In the letter, Galena West, chief of the commission’s enforcement division, said the state ethics law that limits gifts given to elected officials includes exemptions that applied in this matter. The first is for gifts given by a “close personal friend” who is not affected by a decision being made by the elected official. The second is for people who have an existing personal relationship with the government official and the individual providing the gift is not a lobbyist and does not have any business relationship with the government official’s agency.

“We found no violation of the Political Reform Act,” West stated in the letter.

The inquiry was launched in October after the agency received an anonymous complaint.

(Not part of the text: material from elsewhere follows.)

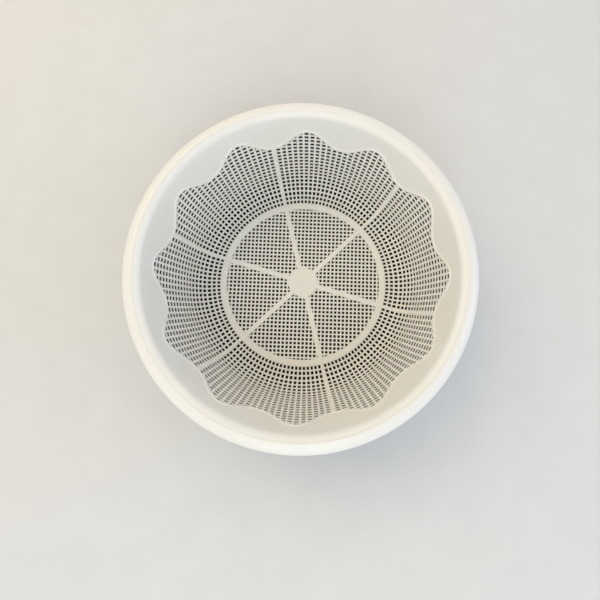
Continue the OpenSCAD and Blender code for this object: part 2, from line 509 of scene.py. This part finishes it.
def floor_frame():
    mesh = frame_plate()
    mesh.name = "colander_floor_frame"
    mesh.transform(Matrix.Translation((0, 0, (FLOOR_Z - WALL_T / 2) * MM)))
    obj = bpy.data.objects.new("colander_floor_frame", mesh)
    bpy.context.scene.collection.objects.link(obj)

    # the gate mark is a shallow round recess with the stub of the gate in it
    low, high = HUB_TOP - GATE_DEPTH, HUB_TOP + CUTTER_OVER
    recess = [(0, low), (GATE_FLOOR_R, low), (GATE_R, HUB_TOP), (GATE_R, high), (0, high)]
    cutter = lathe("gate_cutter", recess, segments=64)
    cut = obj.modifiers.new("gate", "BOOLEAN")
    cut.object = cutter
    cut.operation = "DIFFERENCE"
    cut.solver = "EXACT"
    done = evaluated(obj)
    obj.modifiers.clear()
    obj.data = done
    bpy.data.objects.remove(cutter)
    shade(done, FRAME_SHARP)
    return weighted(obj)


def gate_stub():
    return lathe("colander_gate_stub", [(r, HUB_TOP - down) for r, down in STUB_OUTLINE], segments=48)


# The bowl follows the colander's meridian at a distance, stretched downward to leave room for the sump.
BOWL_T = 2.0
SEAT_GAP, SIDE_GAP, CURL_GAP = 0.3, 2.2, 1.2
BOWL_TOP = SET_H - WALL_T - SEAT_GAP
BOWL_FLOOR = 4.5
GROWN = WALL_T + SIDE_GAP
DEEPENING = (BOWL_TOP - BOWL_FLOOR) / (BOWL_TOP - (FLOOR_Z - GROWN))
BOWL_MOUTH_ROUND = 2.0
BOWL_MOUTH_START = 2.4
BOWL_MOUTH_ANGLE = 172
CURL_EDGE = 0.4
CURL_ROOT = 5.0
CURL_ROOT_ANGLE = 57
FOOT_W = 3.0
FOOT_FILLET_OUT, FOOT_FILLET_IN = 0.2, 0.3


def bowl_point(s, out):
    """(radius, height) on the bowl for distance s along the meridian, moved out from its inner face."""
    r, z = shell_point(s, GROWN)
    a = math.radians(place(s)[2])
    slope = math.atan2(DEEPENING * math.sin(a), math.cos(a))
    return r + out * math.sin(slope), BOWL_TOP - (BOWL_TOP - z) * DEEPENING - out * math.cos(slope)


def bowl():
    s_top = S_RIM - (shell_point(S_RIM, GROWN)[1] - BOWL_TOP) / math.sin(math.radians(RIM_SLOPE))
    curl = RIM_R - CURL_X - WALL_T - CURL_GAP
    spread = [0.0]
    stretches = ((S_FLAT, 12), (S_BEND, 12), (S_HAUNCH, 10), (s_top - BOWL_MOUTH_START, 24))
    for end, count in stretches:
        spread += list(np.linspace(spread[-1], end, count)[1:])
    inside = [bowl_point(s, 0) for s in spread]
    inside[0] = (0.0, inside[0][1])

    mouth_centre = (bowl_point(s_top, 0)[0] + BOWL_MOUTH_ROUND, BOWL_TOP - BOWL_MOUTH_ROUND)
    curl_centre = (CURL_X, BOWL_TOP - curl)
    edge_z = curl_centre[1] - CURL_EDGE
    rim = arc(mouth_centre, BOWL_MOUTH_ROUND, BOWL_MOUTH_ANGLE, 90, steps=6)
    rim += arc(curl_centre, curl, 90, 0, steps=14)
    rim += [(CURL_X + curl - CURL_EDGE, edge_z), (CURL_X + curl - BOWL_T + CURL_EDGE, edge_z)]
    rim += arc(curl_centre, curl - BOWL_T, 0, CURL_ROOT_ANGLE, steps=8)

    foot_out, foot_in = S_FLAT, S_FLAT - FOOT_W
    root_z = bowl_point(s_top - CURL_ROOT, BOWL_T)[1]
    outside = [bowl_point(s, BOWL_T) for s in reversed(spread)]
    wall = [p for p in outside if p[1] < root_z and p[0] > foot_out]
    under = BOWL_FLOOR - BOWL_T
    foot = [(foot_out, under + FOOT_FILLET_OUT)] + lower_edge(foot_out, foot_in, 0.0)
    foot += [(foot_in, under - FOOT_FILLET_IN), (foot_in - FOOT_FILLET_IN, under)]
    outline = inside + rim + wall + foot + [(0.0, under)]
    # the outline runs clockwise, so it is turned
    return weighted(lathe("bowl_shell", outline[::-1], segments=288))


# Materials. Noise scales are in waves to the metre, and bumps are (scale, detail, strength, height in metres).
TINT_BAND = 0.35, 0.65
PLASTIC_IOR = 1.49
WHITE_TINTS = (0.915, 0.893, 0.835), (0.925, 0.905, 0.853)
WHITE_ROUGHNESS = 0.27, 0.4
WHITE_BUMPS = ((45, 1, 0.25, 0.0004), (900, 2, 0.12, 0.0001))
DARK_TINTS = (0.02, 0.015, 0.012), (0.028, 0.022, 0.018)
DARK_ROUGHNESS = 0.35, 0.5
DARK_BUMPS = ((40, 1, 0.2, 0.0004), (1400, 2, 0.25, 0.0001))
FLOOR_TINTS = (0.79, 0.785, 0.775), (0.81, 0.805, 0.795)


def material(name, build):
    m = bpy.data.materials.new(name)
    m.use_nodes = True
    nodes, links = m.node_tree.nodes, m.node_tree.links
    build(nodes, links, nodes["Principled BSDF"])
    return m


def noise(nodes, links, scale, detail=3.0):
    texture = nodes.new("ShaderNodeTexNoise")
    texture.inputs["Scale"].default_value = scale
    texture.inputs["Detail"].default_value = detail
    links.new(nodes.new("ShaderNodeTexCoord").outputs["Object"], texture.inputs["Vector"])
    return texture.outputs["Fac"]


def tint(nodes, links, bsdf, tints, scale):
    """Lets the colour wander between two tints."""
    ramp = nodes.new("ShaderNodeValToRGB")
    for element, position, colour in zip(ramp.color_ramp.elements, TINT_BAND, tints):
        element.position = position
        element.color = (*colour, 1)
    links.new(noise(nodes, links, scale), ramp.inputs["Fac"])
    links.new(ramp.outputs["Color"], bsdf.inputs["Base Color"])


def roughen(nodes, links, bsdf, limits, scale):
    """Lets the roughness wander between two limits."""
    spread = nodes.new("ShaderNodeMapRange")
    spread.inputs["To Min"].default_value, spread.inputs["To Max"].default_value = limits
    links.new(noise(nodes, links, scale), spread.inputs["Value"])
    links.new(spread.outputs["Result"], bsdf.inputs["Roughness"])


def bump(nodes, links, bsdf, bumps):
    """Stacks bumps onto the shader's normal."""
    last = None
    for scale, detail, strength, distance in bumps:
        b = nodes.new("ShaderNodeBump")
        b.inputs["Strength"].default_value = strength
        b.inputs["Distance"].default_value = distance
        links.new(noise(nodes, links, scale, detail), b.inputs["Height"])
        if last:
            links.new(last, b.inputs["Normal"])
        last = b.outputs["Normal"]
    links.new(last, bsdf.inputs["Normal"])


def white_plastic(nodes, links, bsdf):
    tint(nodes, links, bsdf, WHITE_TINTS, scale=9)
    roughen(nodes, links, bsdf, WHITE_ROUGHNESS, scale=60)
    bsdf.inputs["IOR"].default_value = PLASTIC_IOR
    bsdf.inputs["Subsurface Weight"].default_value = 0.06
    bsdf.inputs["Subsurface Radius"].default_value = (1.0, 0.85, 0.6)
    bsdf.inputs["Subsurface Scale"].default_value = 3 * MM
    bump(nodes, links, bsdf, WHITE_BUMPS)


def dark_plastic(nodes, links, bsdf):
    tint(nodes, links, bsdf, DARK_TINTS, scale=14)
    roughen(nodes, links, bsdf, DARK_ROUGHNESS, scale=80)
    bsdf.inputs["IOR"].default_value = PLASTIC_IOR
    bsdf.inputs["Specular IOR Level"].default_value = 0.3
    bump(nodes, links, bsdf, DARK_BUMPS)


white = material("white_polypropylene", white_plastic)
dark = material("dark_polypropylene", dark_plastic)

shell = colander_shell()
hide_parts("colander")
for piece in (shell, mesh_lip(), floor_mesh(), floor_frame(), gate_stub()):
    piece.data.materials.append(white)
    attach(piece, "colander")

bowl_piece = bowl()
bowl_piece.data.materials.append(dark)
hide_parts("bowl")
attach(bowl_piece, "bowl")

# The floor in metres: half its width, and the distances from the object between which it fades into the room.
FLOOR_HALF = 4
FADE_FROM, FADE_TO = 0.7, 1.5


def backdrop(nodes, links, bsdf):
    tint(nodes, links, bsdf, FLOOR_TINTS, scale=30)
    bsdf.inputs["Roughness"].default_value = 0.9
    bsdf.inputs["Specular IOR Level"].default_value = 0.1
    distance = nodes.new("ShaderNodeVectorMath")
    distance.operation = "LENGTH"
    links.new(nodes.new("ShaderNodeTexCoord").outputs["Object"], distance.inputs[0])
    fade = nodes.new("ShaderNodeMapRange")
    fade.interpolation_type = "SMOOTHSTEP"
    fade.inputs["From Min"].default_value, fade.inputs["From Max"].default_value = FADE_FROM, FADE_TO
    links.new(distance.outputs["Value"], fade.inputs["Value"])
    mix = nodes.new("ShaderNodeMixShader")
    links.new(fade.outputs["Result"], mix.inputs["Fac"])
    links.new(bsdf.outputs["BSDF"], mix.inputs[1])
    links.new(nodes.new("ShaderNodeBsdfTransparent").outputs["BSDF"], mix.inputs[2])
    links.new(mix.outputs["Shader"], nodes["Material Output"].inputs["Surface"])


floor_data = bpy.data.meshes.new("floor")
square = ((-1, -1), (1, -1), (1, 1), (-1, 1))
floor_data.from_pydata([(x * FLOOR_HALF, y * FLOOR_HALF, 0) for x, y in square], [], [(0, 1, 2, 3)])
floor = bpy.data.objects.new("floor", floor_data)
bpy.context.scene.collection.objects.link(floor)
floor_data.materials.append(material("pale_floor", backdrop))

# The room is pale with a duller ceiling. Its colours are given by the sine of the height over the horizon.
SKY = ((0.45, (0.76, 0.77, 0.775)), (0.75, (0.38, 0.38, 0.375)))

world = bpy.data.worlds.new("studio")
world.use_nodes = True
nodes, links = world.node_tree.nodes, world.node_tree.links
height = nodes.new("ShaderNodeSeparateXYZ")
links.new(nodes.new("ShaderNodeTexCoord").outputs["Generated"], height.inputs["Vector"])
sky = nodes.new("ShaderNodeValToRGB")
for element, (sine, colour) in zip(sky.color_ramp.elements, SKY):
    element.position = sine
    element.color = (*colour, 1)
links.new(height.outputs["Z"], sky.inputs["Fac"])
links.new(sky.outputs["Color"], nodes["Background"].inputs["Color"])
nodes["Background"].inputs["Strength"].default_value = 1.0
bpy.context.scene.world = world

# Soft lamps as (name, place, diameter, watts, colour), in metres. All look at one point.
LAMP_TARGET = Vector((0, 0, 0.06))
LAMPS = (
    ("warm_left", (-0.65, 0.45, 1.0), 0.8, 4.0, (1.0, 0.75, 0.4)),
    ("back", (0.0, 0.75, 1.065), 0.8, 1.5, (1.0, 0.95, 0.9)),
    ("front", (0.0, -0.75, 1.065), 0.8, 3.3, (0.9, 1.0, 1.0)),
    ("low_front", (0.0, -1.48, 0.6), 1.0, 3.4, (0.85, 0.92, 1.0)),
    ("low_right", (1.48, 0.0, 0.6), 1.0, 4.4, (0.5, 0.65, 1.0)),
)


def lamp(name, location, size, watts, colour):
    data = bpy.data.lights.new(name, "AREA")
    data.shape = "DISK"
    data.size = size
    data.energy = watts
    data.color = colour
    obj = bpy.data.objects.new(name, data)
    obj.location = location
    obj.rotation_euler = (LAMP_TARGET - Vector(location)).to_track_quat("-Z", "Y").to_euler()
    obj.visible_camera = False
    bpy.context.scene.collection.objects.link(obj)


for settings in LAMPS:
    lamp(*settings)

# The photograph's camera, fitted to the mesh's holes: its place over the colander's floor, its angles, and its
# focal length and centre in pixels of a frame 600 wide, counted from the first pixel's centre.
CAMERA_AT = (4.916, -45.112, 334.814)
TILT_X, TILT_Y, TURN_Z = -8.813, 0.5056, 2.1
FOCAL_PX = 367.703
PRINCIPAL = (311.144, 274.310)
PIXEL_CENTRE = 0.5
FRAME_PX = 600.0
SENSOR = 36.0

to_camera = Matrix.Rotation(math.radians(TILT_Y), 3, "Y") @ Matrix.Rotation(math.radians(TILT_X), 3, "X")
to_frame = Matrix.Rotation(math.radians(TURN_Z), 3, "Z")
camera_data = bpy.data.cameras.new("camera")
camera_data.sensor_width = SENSOR
camera_data.lens = FOCAL_PX * SENSOR / FRAME_PX
camera_data.shift_x = (FRAME_PX / 2 - PRINCIPAL[0] - PIXEL_CENTRE) / FRAME_PX
camera_data.shift_y = (PRINCIPAL[1] + PIXEL_CENTRE - FRAME_PX / 2) / FRAME_PX
camera = bpy.data.objects.new("camera", camera_data)
pose = (to_frame @ to_camera.transposed()).to_4x4()
pose.translation = (to_frame @ Vector(CAMERA_AT) + Vector((0, 0, FLOOR_Z))) * MM
camera.matrix_world = pose
bpy.context.scene.collection.objects.link(camera)
bpy.context.scene.camera = camera
bpy.context.scene.view_settings.view_transform = "Standard"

“As reflected in the closure letter, the FPPC thoroughly reviewed this matter and determined that there was no basis for this anonymous election year complaint,” said Harris’ attorney, Stephen J. Kaufman of Los Angeles. “The matter is closed.”

Under state law, state elected officials are prohibited from receiving a gift or gifts totaling more than $460 in a calendar year, with a few exceptions.

Harris, a Democrat, is a former San Francisco district attorney who was elected attorney general in 2010 and reelected last year.


Harris has known Fulk for years and, according to the San Francisco Chronicle, the designer was among the many guests at her Santa Barbara wedding in August 2014. Fulk also has contributed $5,000 to Harris’ campaigns for attorney general, state elections records show.